The Assistant Director Jay Jolley, with the assistance of Mark Annear (Head of Outreach and Teacher Training) and Diane van Schoor (The Lower School’s Ballet Principal), will cover the artistic management of the School during any of Gailene’s absences in the summer term. Academic and pastoral matters will remain the responsibility of Dr Charles Runacres and Pippa Hogg-Andrews. I will maintain an overview of all aspects of the School’s operations.

I will keep you updated on Gailene’s anticipated return to better health.

With very best regards
Alan Winter

As for the film, well it is as much about ballet mothers as it is about young dancers and ballet competitions, and most of the original choreography we see is appalling. But it is nicely shot and edited by Bess Kargman and the seven students who are singled out and followed through rehearsals and performances in the Youth America Grand Prix all have interesting backgrounds. But you have to love competitive ballet to love this film. It has many distasteful moments if competitions are not your scene.
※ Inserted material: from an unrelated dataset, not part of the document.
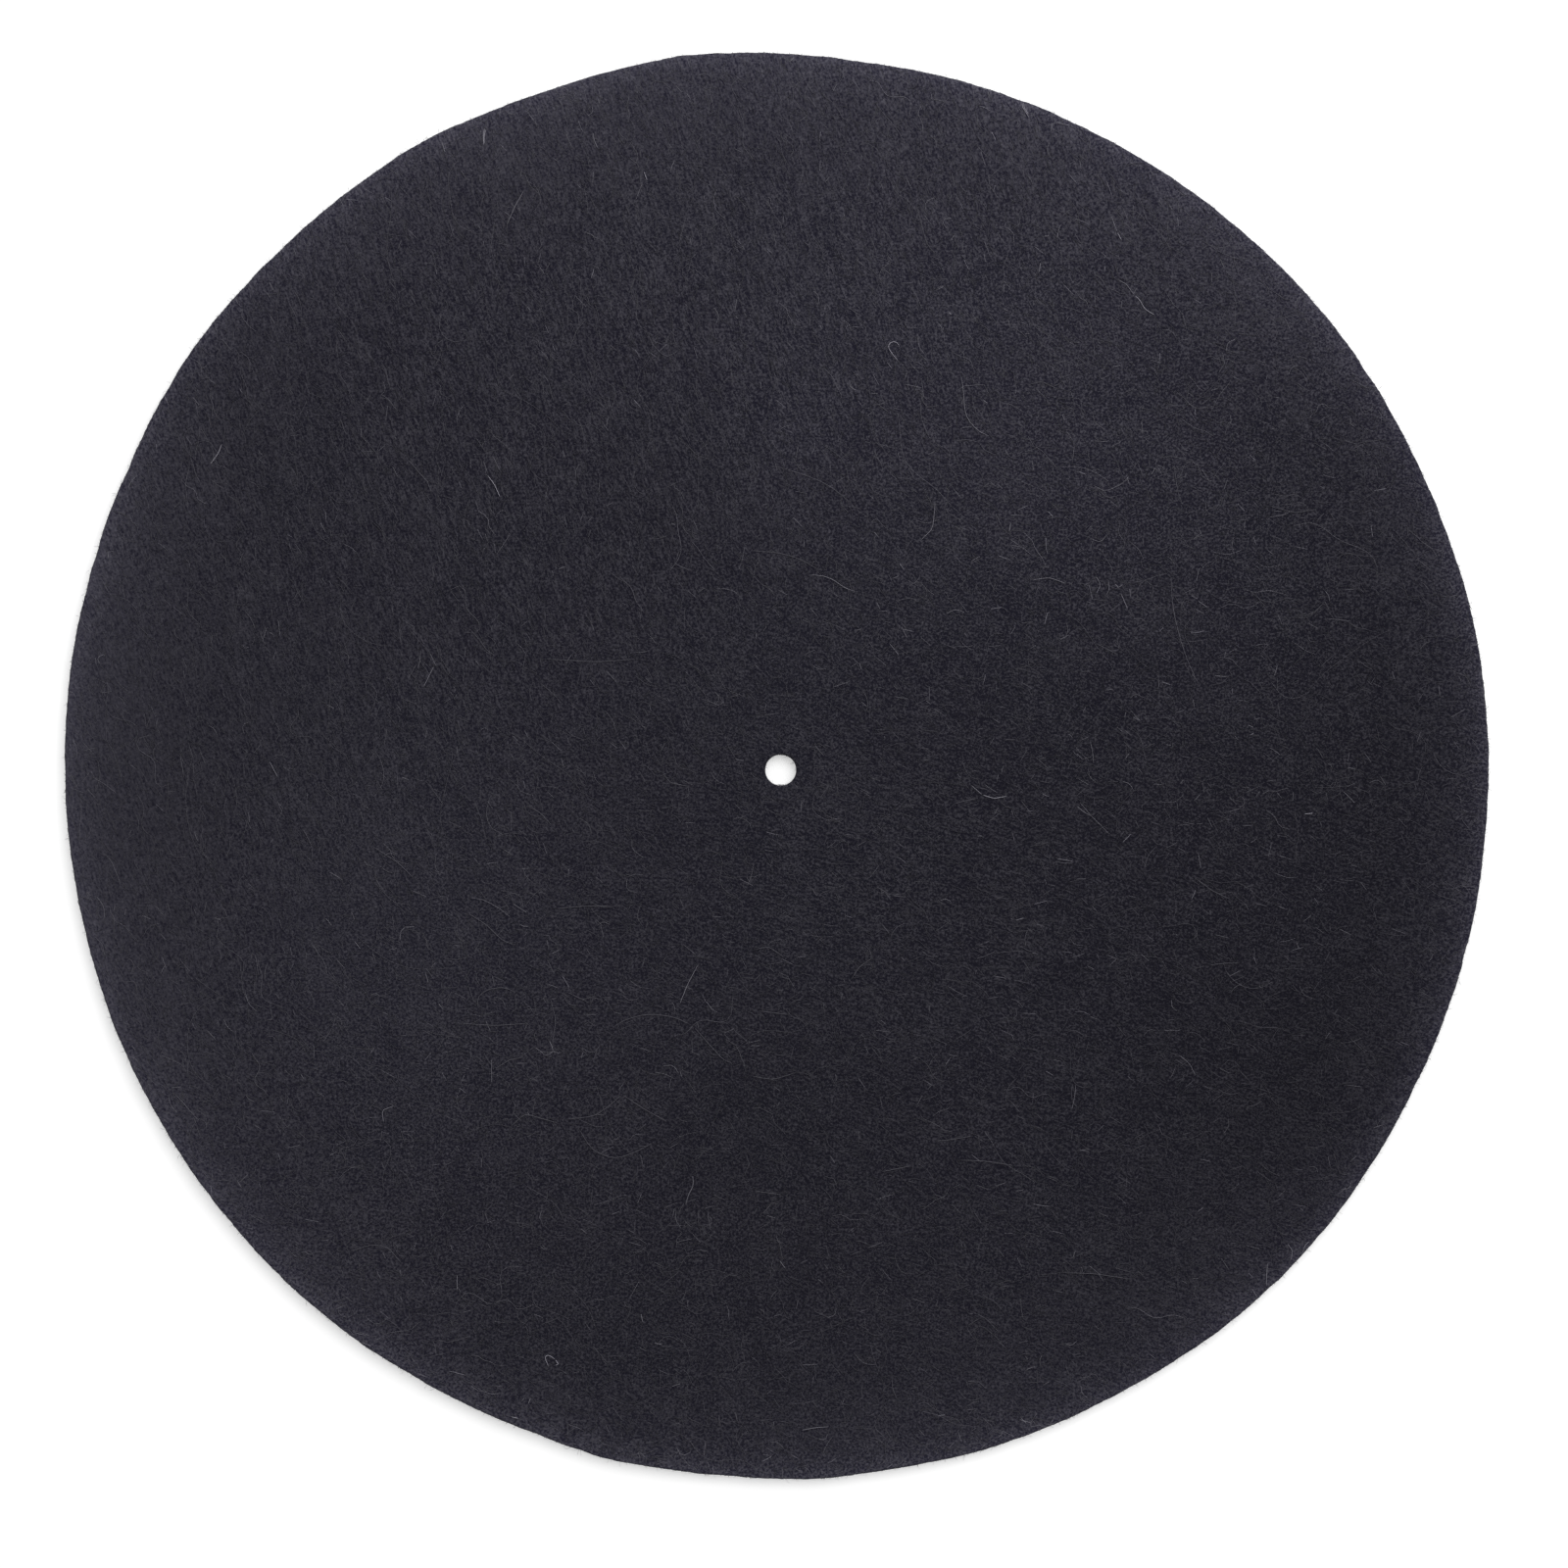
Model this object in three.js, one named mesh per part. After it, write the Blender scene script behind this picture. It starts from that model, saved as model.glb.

Michelle Potter, 12 April 2013

I interviewed Gailene Stock for the National Library’s oral history program in April 2012. The interview is available online.

2 thoughts on “Gailene Stock (and the ballet documentary First Position)

  1. Delighted to see glimpses of Hannah O’Neill in this film. As you say Michelle, nicely shot and put together, and some of the ubiquitous, reality television style backstories are warmly human without one’s feeling too much manipulation. But the dance-sports aspects infiltrating classical ballet are not too encouraging.

  2. Yes, and Hannah’s story would have been quite interesting too. The idea of artistry seemed to be missing though, or taking second place to those infiltrations Adrian mentions. But Adrian is right, the back stories were (with a couple of exceptions) honest and heart warming.